Filipo Nakosi
- Born: Filipo Nakosi 8 April 1992 (age 33)
- Height: 6 ft (183 cm)
- Weight: 15 st 6 lb (216 lb; 98 kg)
- Notable relative: Josua Tuisova (brother)

Rugby union career
- Position: Wing
- Current team: Castres Olympique

Senior career
- Years: Team / Apps / (Points)
- 2014–2015: Northland / 11 / (5)
- 2015–2018: Agen / 49 / (90)
- 2018–2019: Toulon / 18 / (50)
- 2019–: Castres / 86 / (110)
- Correct as of 23 January 2024

International career
- Years: Team / Apps / (Points)
- 2019: Fiji / 3 / ((0))
- Correct as of 25 September 2019

= Filipo Nakosi =

Fiji international rugby union player (born 1992)
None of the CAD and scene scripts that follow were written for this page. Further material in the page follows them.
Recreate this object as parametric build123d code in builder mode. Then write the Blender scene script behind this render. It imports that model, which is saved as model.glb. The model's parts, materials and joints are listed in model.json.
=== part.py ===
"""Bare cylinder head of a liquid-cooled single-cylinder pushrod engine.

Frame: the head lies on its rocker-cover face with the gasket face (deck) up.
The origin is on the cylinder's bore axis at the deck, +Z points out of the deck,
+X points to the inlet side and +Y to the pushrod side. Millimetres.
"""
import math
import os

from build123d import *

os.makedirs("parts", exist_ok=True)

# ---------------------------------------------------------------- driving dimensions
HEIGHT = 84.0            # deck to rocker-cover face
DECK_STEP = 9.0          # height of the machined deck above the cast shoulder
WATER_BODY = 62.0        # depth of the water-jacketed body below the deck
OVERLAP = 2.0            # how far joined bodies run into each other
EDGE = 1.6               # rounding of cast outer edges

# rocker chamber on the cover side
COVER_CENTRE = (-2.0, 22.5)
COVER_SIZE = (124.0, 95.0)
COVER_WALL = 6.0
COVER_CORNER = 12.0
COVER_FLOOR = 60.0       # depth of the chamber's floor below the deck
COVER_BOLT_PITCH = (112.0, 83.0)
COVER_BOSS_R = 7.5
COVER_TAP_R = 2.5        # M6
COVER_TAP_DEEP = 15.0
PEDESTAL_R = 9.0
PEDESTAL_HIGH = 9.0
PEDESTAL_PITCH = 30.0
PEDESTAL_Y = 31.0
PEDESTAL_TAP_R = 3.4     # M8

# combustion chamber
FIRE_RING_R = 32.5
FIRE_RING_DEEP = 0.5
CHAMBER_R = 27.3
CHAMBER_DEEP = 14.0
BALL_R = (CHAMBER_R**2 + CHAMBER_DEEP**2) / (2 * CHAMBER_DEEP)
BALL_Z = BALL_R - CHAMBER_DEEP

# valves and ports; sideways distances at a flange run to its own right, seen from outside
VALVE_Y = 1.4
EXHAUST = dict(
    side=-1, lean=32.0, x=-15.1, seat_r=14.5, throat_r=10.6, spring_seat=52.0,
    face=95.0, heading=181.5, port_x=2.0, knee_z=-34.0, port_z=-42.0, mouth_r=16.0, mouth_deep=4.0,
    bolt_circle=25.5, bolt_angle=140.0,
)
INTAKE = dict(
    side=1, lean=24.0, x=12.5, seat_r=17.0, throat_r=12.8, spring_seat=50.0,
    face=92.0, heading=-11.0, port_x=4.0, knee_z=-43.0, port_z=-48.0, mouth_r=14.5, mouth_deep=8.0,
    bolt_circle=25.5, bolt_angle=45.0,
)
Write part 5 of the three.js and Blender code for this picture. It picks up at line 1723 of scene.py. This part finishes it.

Filipo Nakosi (born 8 April 1992) is a Fijian rugby player for Castres Olympique in France's Top 14, the highest level of French rugby. His primary position is wing. His brother Josua Tuisova is also a Fiji international player.

==Career==
Nakosi began his career in his native Fiji playing for Nadi in the Skipper Cup, he then joined amateur club Awanui in New Zealand's Northland Rugby Union. His performances saw him make the Northland Mitre 10 Cup team playing in 11 games before moving on to a fully professional contract with SU Agen in France, as a medical joker (injury replacement) for Canadian wing Taylor Paris.

His impressive performances saw Agen make him a permanent signing at the end of the season with a two-year contract. However, in November 2016 it was announced Nakosi had signed for Toulon to join his brother Josua Tuisova, before allowing him to remain at Agen for a further season on loan.

After playing only one season for Toulon Nakosi moved on again to Castres Olympique in the summer of 2019.

In August 2019 he was named in Fiji's squad for the 2019 Rugby World Cup.